Tin Hifi T2 Plus ($59)
The Tin Hifi T2 Plus is a single dynamic driver earphone with a mature, linear sound signature. It doesn’t have quite as much bass depth as the V90s and is a bit lighter in bass quantity. Mids on the T2 Plus are more forward, giving it a full-bodied, even sound but one that doesn’t sound as dynamic as the V90s.
When it comes to treble, the T2 Plus has similar airiness and sparkle but without any noticeable peaks and to me this is clutch in making it a safer earphone for those who want a more non-fatiguing earphone.
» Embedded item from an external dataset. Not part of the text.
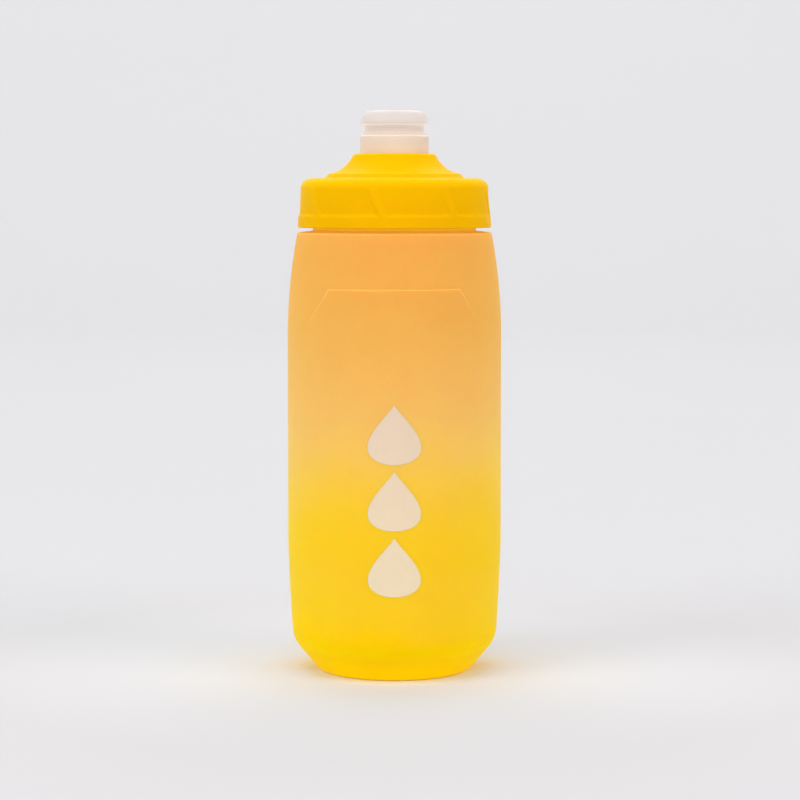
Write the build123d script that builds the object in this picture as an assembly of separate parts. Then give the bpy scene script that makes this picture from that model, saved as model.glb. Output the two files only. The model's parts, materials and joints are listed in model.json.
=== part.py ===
from build123d import *
from math import copysign, cos, radians, sin, sqrt, tan
import os

# A squeeze bottle for a bicycle's bottle cage, with a screw cap and a spout that pulls up to open.
# Millimetres, +Z up. The origin is the centre of the foot ring, and the front of the bottle is -Y.
# It is drawn ready to drink from: cap screwed home, spout pulled up.

# ---------------------------------------------------------------- bottle body
body_r = 36.75            # straight barrel that sits in a bottle cage
barrel_low = 44.0         # the barrel is straight from here ...
barrel_high = 115.0       # ... to here
body_wall = 1.6
foot_r = 23.4             # outer edge of the ring it stands on
foot_width = 2.0
foot_recess = 2.5         # how far the floor inside the foot ring is pushed up
foot_round = 5.0
heel_angle = 50.0         # slope of the heel above the foot, from level
heel_r = 35.05
heel_round = 10.0
low_wall_mid = (36.15, 30.0)   # radius and height midway up the slightly tapered lower wall
shoulder_sweep = 190.0    # radius of the long curve from the barrel to the shoulder
shoulder_z = 151.0
shoulder_rise = 0.6       # from the shoulder's edge to the neck
shoulder_round = 0.9
neck_r = 27.95
rim_z = 165.8
rim_round = 0.5
pad_r = 36.7              # flat-sided pad on the front, standing out where the shoulder curves away
pad_depth = 1.4
pad_low = 112.0
pad_top = 132.6
pad_bevel = 0.3
pad_top_half = 22.1       # half its width at the top ...
pad_low_half = 34.4       # ... and at the bottom

# ---------------------------------------------------------------- two-start screw thread
thread_lead = 6.0
thread_starts = 2
thread_turns = 0.9
thread_root_width = 1.4
thread_crest_width = 0.6
thread_sunk = 0.5         # how far a ridge's root goes into the wall behind it
neck_thread_r = 29.45     # crest of the bottle's ridges
neck_thread_z = 156.4
cap_thread_r = 28.35      # crest of the cap's ridges
cap_thread_z = 155.0

# ---------------------------------------------------------------- cap
cap_low = 152.7
cap_plate_z = 169.5       # top of the flat rim of the cap
cap_low_r = 33.2
cap_plate_r = 32.05
cap_corner = 4.0
cap_bore_r = 29.95        # inside of the skirt
cap_ceiling = 167.3
plateau_foot_r = 24.1     # raised disc in the middle of the cap, with a bevelled edge
plateau_mid = (23.4, 170.1)
plateau_edge = (22.6, 171.0)
flare_low = (21.9, 171.15)     # foot of the tower's flared side
tower_z = 177.8
tower_r = 14.02
tower_mid = (17.2, 173.4)     # radius and height midway down the tower's flared side
tower_round = 1.2
guide_r = 11.95           # bore that the spout slides in
chamber_r = 12.95         # wider bore under it, for the spout's stop flange
chamber_top = 168.5
tube_r = 14.4
tube_low = 156.6
plug_ring = (24.0, 25.2)  # ring inside the bottle's mouth, which also centres the gasket
plug_low = 164.4
grip_panels = 8
grip_low = 157.7
grip_high = 166.2
grip_low_r = 32.45
grip_high_r = 32.05
grip_slant = 23.6         # lean of the ribs between the panels
grip_rib = 1.8            # width of a rib
grip_ledge = (0.75, 1.3)  # how far the slope under a panel reaches out and down
grip_turn = -11.0         # where one rib stands, in degrees to the right of the front

# ---------------------------------------------------------------- sliding spout
spout_travel = 6.2
carrier_r = 11.75
carrier_top = 184.0
carrier_low = 165.9
carrier_bore_r = 9.0
flange_r = 12.7
flange_top = 168.4
socket_r = 10.0           # the mouthpiece plugs in here
socket_floor = 177.2
throat_r = 4.6
throat_low = 174.0
carrier_ring_z = 175.9
carrier_ring_wire = 0.8   # radius of the O-ring's section
carrier_ring_r = 11.91
snap_z = 180.2
snap_height = 1.0
snap_depth = 0.45

# ---------------------------------------------------------------- valve post under the spout
post_ring_top = 159.5
post_ring_width = 1.65
spoke_top = 158.8
spoke_width = 2.2
spokes = 3
hub_r = 3.4
post_r = 2.4
head_r = 4.3
head_low = 167.6
head_top = 171.0
post_ring_z = 169.4
post_ring_wire = 0.65
post_ring_r = 4.57

# ---------------------------------------------------------------- soft mouthpiece and gasket
lip_top = 192.4
lip_top_r = 9.3
lip_mid = (10.95, 190.9)
lip_r = 11.65
lip_low = 188.3
waist_r = 10.0
waist_low = 186.2
waist_high = 187.5
mouth_base_r = 11.3
mouth_base_top = 184.35
mouth_flare = (10.35, 185.3)   # radius and height midway from the base in to the waist
mouth_bore_r = 7.4
dish_r = 6.4
dish_z = 190.0
membrane = 1.4
slit_length = 9.0
slit_gap = 0.3
seat_gap = 0.05           # clearance where the mouthpiece sits on the carrier
gasket_r = (25.4, 29.6)
gasket_gap = 0.02         # clearance above and below the gasket
gasket_edge = 0.3          # bevel of its four edges


def outline(*corners):
    """A flat face through the corners; x is the radius and y is the height."""
    return make_face(Polyline(*corners, close=True))


def turned(flat):
    """Turn a flat face, drawn with x as radius and y as height, about the bottle's axis."""
    return revolve(Plane.XZ * flat, axis=Axis.Z)


def round_corner(flat, radius, r, z):
    """Round the corner of a flat face that lies nearest to the given radius and height."""
    corner = flat.vertices().sort_by_distance((r, z, 0))[0]
    return fillet(corner, radius)


def o_ring(outer_r, wire_r, z):
    """A ring of round section."""
    return Pos(0, 0, z) * Torus(outer_r - wire_r, wire_r)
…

The V90s, on the other hand, has a more lively and arguably more exciting treble which gives it additional midrange clarity and treble energy.
Both of these have excellent build quality and metal shells. The T2 Plus cable is a bit better quality-wise but then, it is the more expensive product.
HZSOUND Heart Mirror ($49)
The HZSOUND Heart Mirror has a single carbon nano diaphragm dynamic driver. Like the T2 Plus, the Heart Mirror has a more linear and mature tuning than the V90s. Bass is more neutral on the Heart Mirror, so those looking for a bit more low-end punch will appreciate the V90s more.
Heart Mirror’s midrange is more forward and has comparable clarity and transparency as the V90s. However, this comes at the cost of a milder bass response but the mids are more forward comparitively.
Like the V90s, the Heart Mirror has a treble peak at 8kHz but due to its linear nature, it doesn’t stand out as much and as such, doesn’t sound as aggressive or strident. Both IEMs have metal shells and good build quality but the Heart Mirror comes with a carrying case, more eartips and better cable.
The TRN V90s is an exciting IEM that has a high-driver count for something in its price range. It has excellent build quality and a dynamic, energetic sound that will appeal to those who like a bit of treble accent. At its current price of around $49, it is a compelling option for anyone on a budget looking to try a multi-hybrid IEM. Oh, and the Scarlet red looks awesome too.